Exercise prompt
Return each line holding the string "body".

Dataset excerpt
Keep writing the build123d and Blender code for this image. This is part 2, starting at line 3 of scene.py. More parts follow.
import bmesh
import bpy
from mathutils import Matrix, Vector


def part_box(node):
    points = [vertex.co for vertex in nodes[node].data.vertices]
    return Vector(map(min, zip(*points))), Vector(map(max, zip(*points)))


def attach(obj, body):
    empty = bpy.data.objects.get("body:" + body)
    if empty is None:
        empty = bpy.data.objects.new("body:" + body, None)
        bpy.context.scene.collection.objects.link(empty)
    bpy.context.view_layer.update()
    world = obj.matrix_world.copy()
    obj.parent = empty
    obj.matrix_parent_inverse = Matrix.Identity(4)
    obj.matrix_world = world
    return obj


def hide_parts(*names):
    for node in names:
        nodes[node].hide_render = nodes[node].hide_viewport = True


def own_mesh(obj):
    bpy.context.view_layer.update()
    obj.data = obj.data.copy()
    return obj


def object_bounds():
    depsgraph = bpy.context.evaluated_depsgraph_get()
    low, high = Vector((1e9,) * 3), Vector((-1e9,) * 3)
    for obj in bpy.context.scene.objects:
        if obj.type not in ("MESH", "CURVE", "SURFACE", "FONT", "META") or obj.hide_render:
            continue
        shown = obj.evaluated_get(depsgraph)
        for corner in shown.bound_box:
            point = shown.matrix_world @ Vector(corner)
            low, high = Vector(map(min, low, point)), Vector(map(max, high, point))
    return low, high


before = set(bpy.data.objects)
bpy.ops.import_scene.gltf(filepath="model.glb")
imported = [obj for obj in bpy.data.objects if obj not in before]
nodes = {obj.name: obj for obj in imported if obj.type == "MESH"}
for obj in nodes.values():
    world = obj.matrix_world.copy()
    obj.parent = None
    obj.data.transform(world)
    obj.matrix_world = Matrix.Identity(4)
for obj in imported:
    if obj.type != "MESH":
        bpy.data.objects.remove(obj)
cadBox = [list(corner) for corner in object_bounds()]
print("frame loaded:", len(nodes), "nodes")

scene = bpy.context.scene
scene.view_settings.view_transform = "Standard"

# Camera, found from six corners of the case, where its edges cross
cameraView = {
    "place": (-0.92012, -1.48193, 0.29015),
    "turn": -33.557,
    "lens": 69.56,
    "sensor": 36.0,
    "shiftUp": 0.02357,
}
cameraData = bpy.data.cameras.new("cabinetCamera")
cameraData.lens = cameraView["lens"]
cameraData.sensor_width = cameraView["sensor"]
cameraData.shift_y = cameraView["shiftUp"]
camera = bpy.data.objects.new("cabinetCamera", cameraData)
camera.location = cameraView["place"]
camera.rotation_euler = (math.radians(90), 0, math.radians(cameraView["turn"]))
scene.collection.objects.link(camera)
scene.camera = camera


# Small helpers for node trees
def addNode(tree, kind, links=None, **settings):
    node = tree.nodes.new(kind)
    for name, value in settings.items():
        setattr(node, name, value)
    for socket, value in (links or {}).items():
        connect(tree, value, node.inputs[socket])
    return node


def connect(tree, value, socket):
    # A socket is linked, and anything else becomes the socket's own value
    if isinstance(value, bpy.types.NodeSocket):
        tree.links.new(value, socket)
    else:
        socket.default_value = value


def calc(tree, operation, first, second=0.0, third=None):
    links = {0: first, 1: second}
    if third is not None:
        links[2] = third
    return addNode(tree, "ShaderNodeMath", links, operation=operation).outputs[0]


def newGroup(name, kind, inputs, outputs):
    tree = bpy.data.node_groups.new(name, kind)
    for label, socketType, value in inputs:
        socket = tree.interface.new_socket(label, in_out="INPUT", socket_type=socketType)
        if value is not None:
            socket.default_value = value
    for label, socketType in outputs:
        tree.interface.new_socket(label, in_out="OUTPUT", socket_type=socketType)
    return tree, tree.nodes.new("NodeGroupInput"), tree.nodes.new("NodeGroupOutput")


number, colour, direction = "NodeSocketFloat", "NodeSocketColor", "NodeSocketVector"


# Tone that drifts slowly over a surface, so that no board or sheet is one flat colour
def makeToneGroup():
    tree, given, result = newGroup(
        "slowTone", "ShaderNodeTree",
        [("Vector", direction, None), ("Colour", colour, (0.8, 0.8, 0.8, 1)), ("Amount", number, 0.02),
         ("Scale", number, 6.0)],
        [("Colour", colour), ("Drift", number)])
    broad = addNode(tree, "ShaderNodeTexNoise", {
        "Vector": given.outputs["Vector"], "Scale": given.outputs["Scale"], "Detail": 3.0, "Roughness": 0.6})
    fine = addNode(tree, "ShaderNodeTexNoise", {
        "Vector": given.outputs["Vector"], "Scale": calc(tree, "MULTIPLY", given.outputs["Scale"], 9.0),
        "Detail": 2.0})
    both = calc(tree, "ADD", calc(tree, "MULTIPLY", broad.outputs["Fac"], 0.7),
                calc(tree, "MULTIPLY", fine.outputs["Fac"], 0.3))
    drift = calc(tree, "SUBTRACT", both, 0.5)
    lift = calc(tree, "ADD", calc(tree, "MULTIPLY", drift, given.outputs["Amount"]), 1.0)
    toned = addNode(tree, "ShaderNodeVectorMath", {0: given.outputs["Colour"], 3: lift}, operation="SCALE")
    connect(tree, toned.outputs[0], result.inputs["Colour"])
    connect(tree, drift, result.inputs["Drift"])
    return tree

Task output
def attach(obj, body):
    empty = bpy.data.objects.get("body:" + body)
        empty = bpy.data.objects.new("body:" + body, None)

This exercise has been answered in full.